# Problem details:
Repeat the material exactly, leaving nothing out.

(Object modeling scripts)
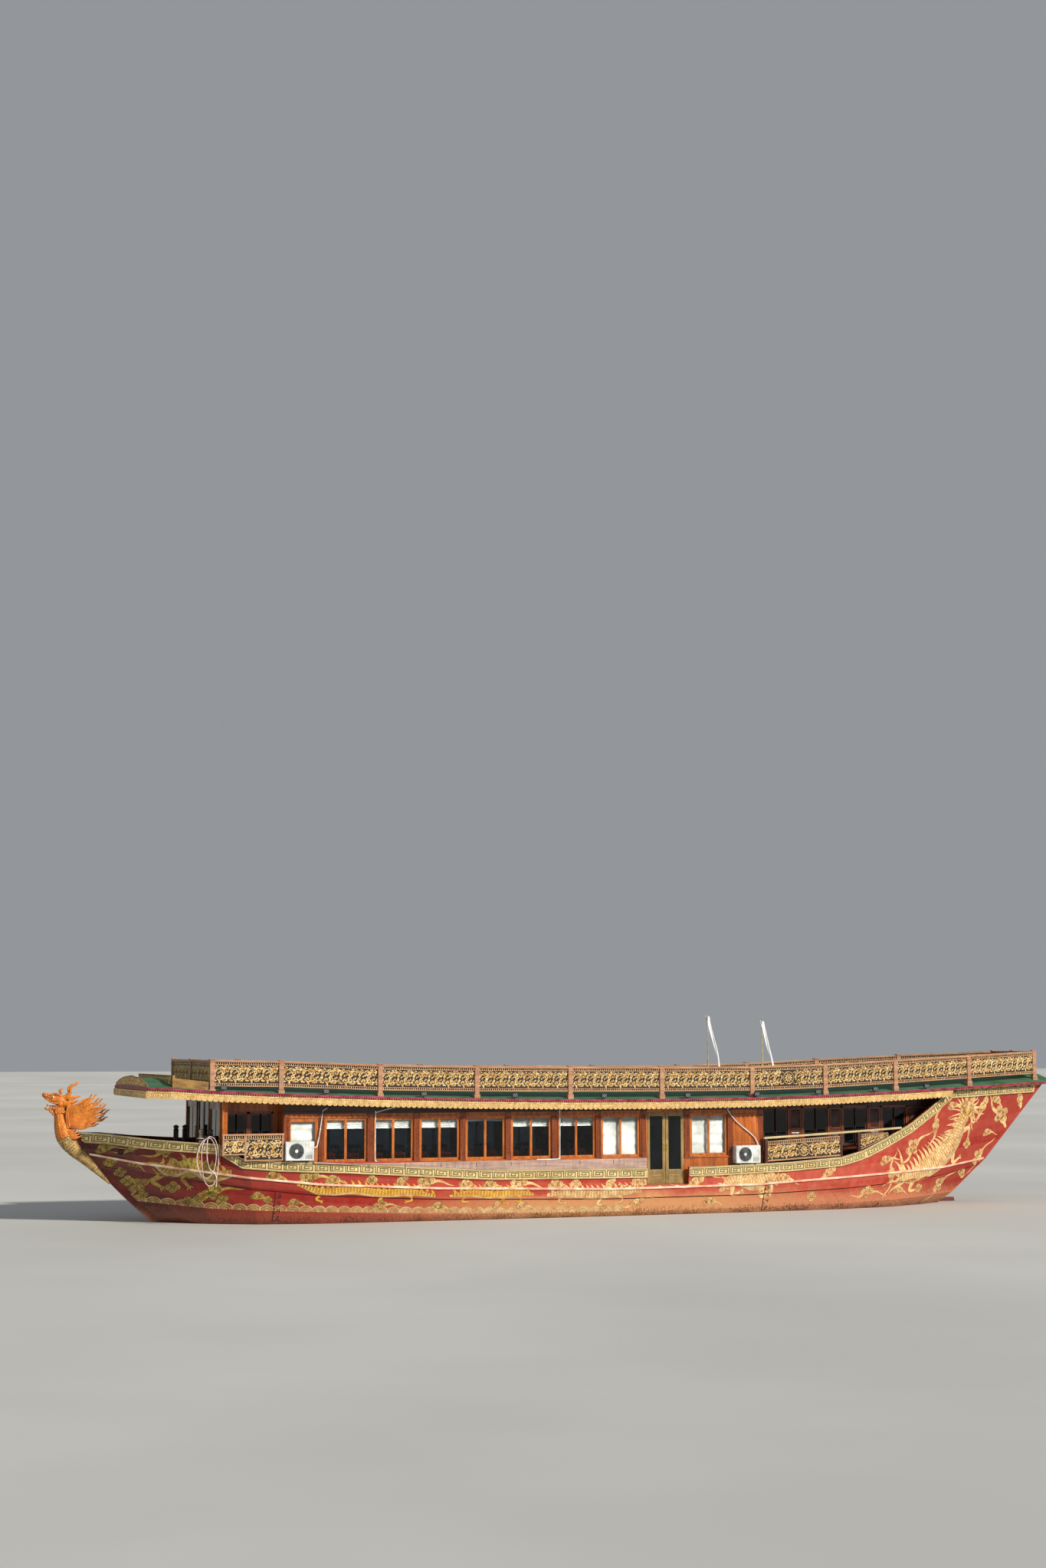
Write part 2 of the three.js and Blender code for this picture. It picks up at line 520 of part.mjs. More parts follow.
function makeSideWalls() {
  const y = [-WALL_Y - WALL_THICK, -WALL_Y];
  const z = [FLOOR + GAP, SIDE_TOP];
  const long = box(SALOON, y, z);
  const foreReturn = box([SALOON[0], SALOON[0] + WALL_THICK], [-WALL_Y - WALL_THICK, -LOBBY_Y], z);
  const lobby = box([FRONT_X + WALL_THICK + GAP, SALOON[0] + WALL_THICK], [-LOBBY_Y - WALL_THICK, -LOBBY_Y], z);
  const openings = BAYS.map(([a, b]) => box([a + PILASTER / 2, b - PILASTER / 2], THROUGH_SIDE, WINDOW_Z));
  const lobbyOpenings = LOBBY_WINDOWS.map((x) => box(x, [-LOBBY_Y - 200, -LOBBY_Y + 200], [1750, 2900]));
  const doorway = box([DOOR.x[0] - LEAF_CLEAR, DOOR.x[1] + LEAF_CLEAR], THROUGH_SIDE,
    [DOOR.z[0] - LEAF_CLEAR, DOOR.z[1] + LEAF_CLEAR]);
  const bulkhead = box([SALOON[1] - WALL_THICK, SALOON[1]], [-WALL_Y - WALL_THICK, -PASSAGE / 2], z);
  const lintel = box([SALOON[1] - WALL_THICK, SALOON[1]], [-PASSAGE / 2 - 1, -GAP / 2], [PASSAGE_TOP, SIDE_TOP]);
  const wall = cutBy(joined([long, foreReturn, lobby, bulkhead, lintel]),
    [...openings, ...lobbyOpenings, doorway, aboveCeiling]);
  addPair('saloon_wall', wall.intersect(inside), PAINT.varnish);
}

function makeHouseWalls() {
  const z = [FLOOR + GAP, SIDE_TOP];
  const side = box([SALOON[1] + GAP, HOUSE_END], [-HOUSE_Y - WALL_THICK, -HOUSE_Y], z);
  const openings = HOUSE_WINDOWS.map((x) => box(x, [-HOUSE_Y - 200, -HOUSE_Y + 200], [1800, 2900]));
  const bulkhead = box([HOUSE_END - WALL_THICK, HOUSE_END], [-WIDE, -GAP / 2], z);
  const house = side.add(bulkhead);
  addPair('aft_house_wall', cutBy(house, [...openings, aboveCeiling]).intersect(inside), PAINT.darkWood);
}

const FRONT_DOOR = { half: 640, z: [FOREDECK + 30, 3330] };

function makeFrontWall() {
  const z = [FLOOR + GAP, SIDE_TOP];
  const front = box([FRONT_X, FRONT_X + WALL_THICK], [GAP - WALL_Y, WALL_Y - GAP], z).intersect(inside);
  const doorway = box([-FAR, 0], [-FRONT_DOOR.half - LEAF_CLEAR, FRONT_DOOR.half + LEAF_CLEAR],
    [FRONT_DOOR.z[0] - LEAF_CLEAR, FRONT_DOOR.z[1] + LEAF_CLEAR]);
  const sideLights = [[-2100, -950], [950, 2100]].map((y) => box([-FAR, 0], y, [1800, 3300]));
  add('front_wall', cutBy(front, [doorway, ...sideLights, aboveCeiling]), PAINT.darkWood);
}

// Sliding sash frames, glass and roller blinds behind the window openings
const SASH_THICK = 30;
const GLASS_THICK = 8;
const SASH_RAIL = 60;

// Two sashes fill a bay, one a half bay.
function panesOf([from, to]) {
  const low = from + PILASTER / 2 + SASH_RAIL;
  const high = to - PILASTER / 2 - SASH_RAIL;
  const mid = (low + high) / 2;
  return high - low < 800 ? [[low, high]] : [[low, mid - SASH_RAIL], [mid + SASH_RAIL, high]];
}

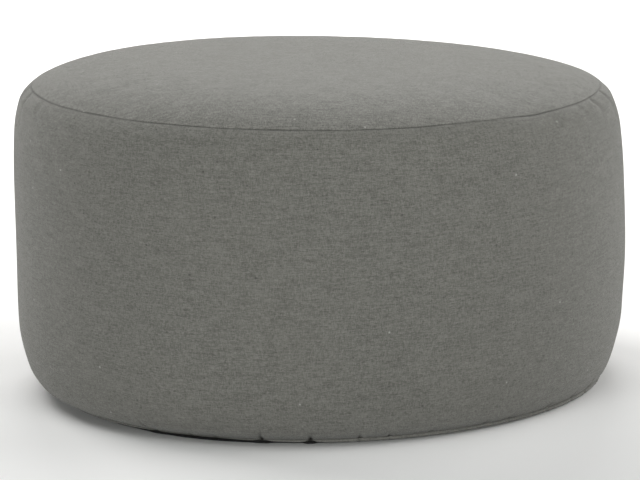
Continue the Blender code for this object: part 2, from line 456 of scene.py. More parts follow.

# Finished answer:
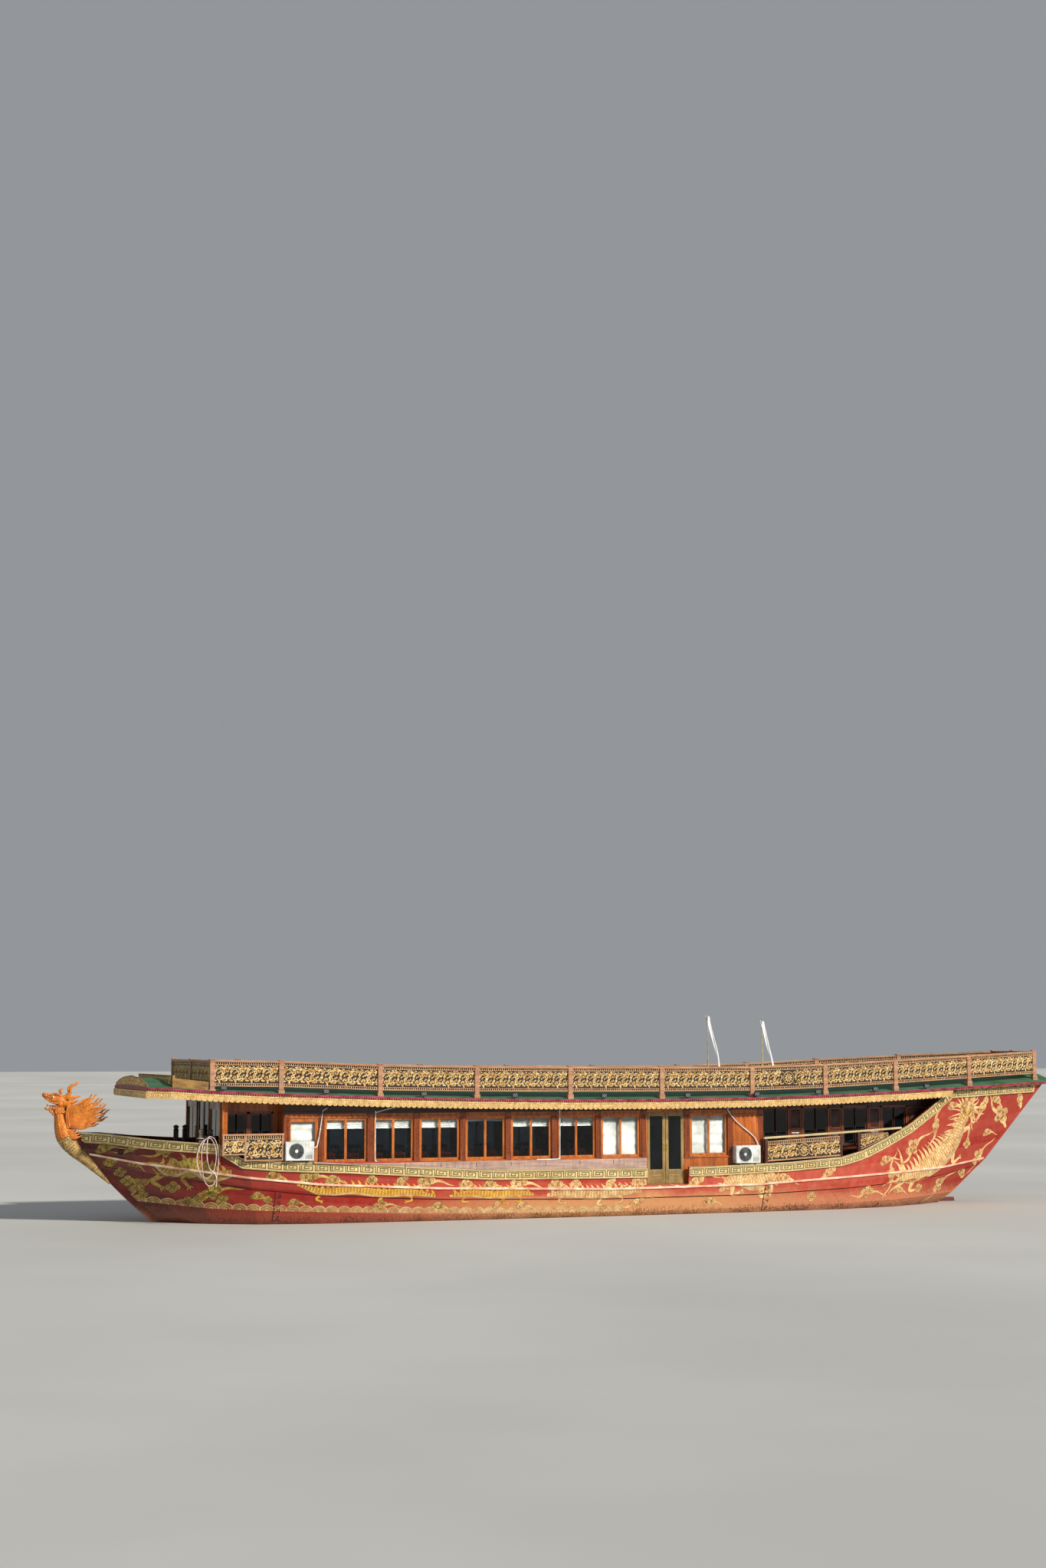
Write part 2 of the three.js and Blender code for this picture. It picks up at line 520 of part.mjs. More parts follow.
function makeSideWalls() {
  const y = [-WALL_Y - WALL_THICK, -WALL_Y];
  const z = [FLOOR + GAP, SIDE_TOP];
  const long = box(SALOON, y, z);
  const foreReturn = box([SALOON[0], SALOON[0] + WALL_THICK], [-WALL_Y - WALL_THICK, -LOBBY_Y], z);
  const lobby = box([FRONT_X + WALL_THICK + GAP, SALOON[0] + WALL_THICK], [-LOBBY_Y - WALL_THICK, -LOBBY_Y], z);
  const openings = BAYS.map(([a, b]) => box([a + PILASTER / 2, b - PILASTER / 2], THROUGH_SIDE, WINDOW_Z));
  const lobbyOpenings = LOBBY_WINDOWS.map((x) => box(x, [-LOBBY_Y - 200, -LOBBY_Y + 200], [1750, 2900]));
  const doorway = box([DOOR.x[0] - LEAF_CLEAR, DOOR.x[1] + LEAF_CLEAR], THROUGH_SIDE,
    [DOOR.z[0] - LEAF_CLEAR, DOOR.z[1] + LEAF_CLEAR]);
  const bulkhead = box([SALOON[1] - WALL_THICK, SALOON[1]], [-WALL_Y - WALL_THICK, -PASSAGE / 2], z);
  const lintel = box([SALOON[1] - WALL_THICK, SALOON[1]], [-PASSAGE / 2 - 1, -GAP / 2], [PASSAGE_TOP, SIDE_TOP]);
  const wall = cutBy(joined([long, foreReturn, lobby, bulkhead, lintel]),
    [...openings, ...lobbyOpenings, doorway, aboveCeiling]);
  addPair('saloon_wall', wall.intersect(inside), PAINT.varnish);
}

function makeHouseWalls() {
  const z = [FLOOR + GAP, SIDE_TOP];
  const side = box([SALOON[1] + GAP, HOUSE_END], [-HOUSE_Y - WALL_THICK, -HOUSE_Y], z);
  const openings = HOUSE_WINDOWS.map((x) => box(x, [-HOUSE_Y - 200, -HOUSE_Y + 200], [1800, 2900]));
  const bulkhead = box([HOUSE_END - WALL_THICK, HOUSE_END], [-WIDE, -GAP / 2], z);
  const house = side.add(bulkhead);
  addPair('aft_house_wall', cutBy(house, [...openings, aboveCeiling]).intersect(inside), PAINT.darkWood);
}

const FRONT_DOOR = { half: 640, z: [FOREDECK + 30, 3330] };

function makeFrontWall() {
  const z = [FLOOR + GAP, SIDE_TOP];
  const front = box([FRONT_X, FRONT_X + WALL_THICK], [GAP - WALL_Y, WALL_Y - GAP], z).intersect(inside);
  const doorway = box([-FAR, 0], [-FRONT_DOOR.half - LEAF_CLEAR, FRONT_DOOR.half + LEAF_CLEAR],
    [FRONT_DOOR.z[0] - LEAF_CLEAR, FRONT_DOOR.z[1] + LEAF_CLEAR]);
  const sideLights = [[-2100, -950], [950, 2100]].map((y) => box([-FAR, 0], y, [1800, 3300]));
  add('front_wall', cutBy(front, [doorway, ...sideLights, aboveCeiling]), PAINT.darkWood);
}

// Sliding sash frames, glass and roller blinds behind the window openings
const SASH_THICK = 30;
const GLASS_THICK = 8;
const SASH_RAIL = 60;

// Two sashes fill a bay, one a half bay.
function panesOf([from, to]) {
  const low = from + PILASTER / 2 + SASH_RAIL;
  const high = to - PILASTER / 2 - SASH_RAIL;
  const mid = (low + high) / 2;
  return high - low < 800 ? [[low, high]] : [[low, mid - SASH_RAIL], [mid + SASH_RAIL, high]];
}

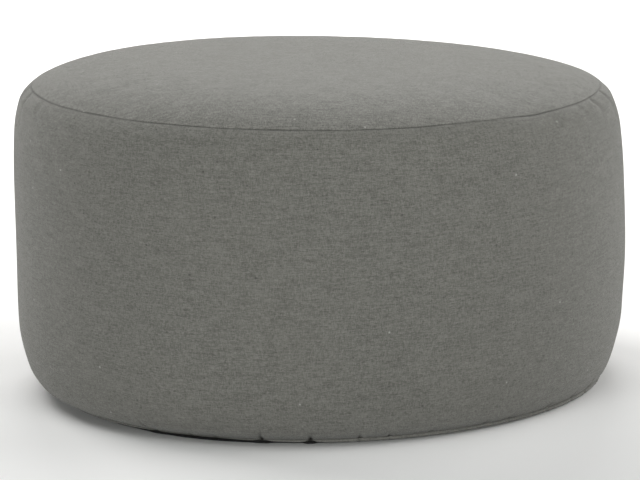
Continue the Blender code for this object: part 2, from line 456 of scene.py. More parts follow.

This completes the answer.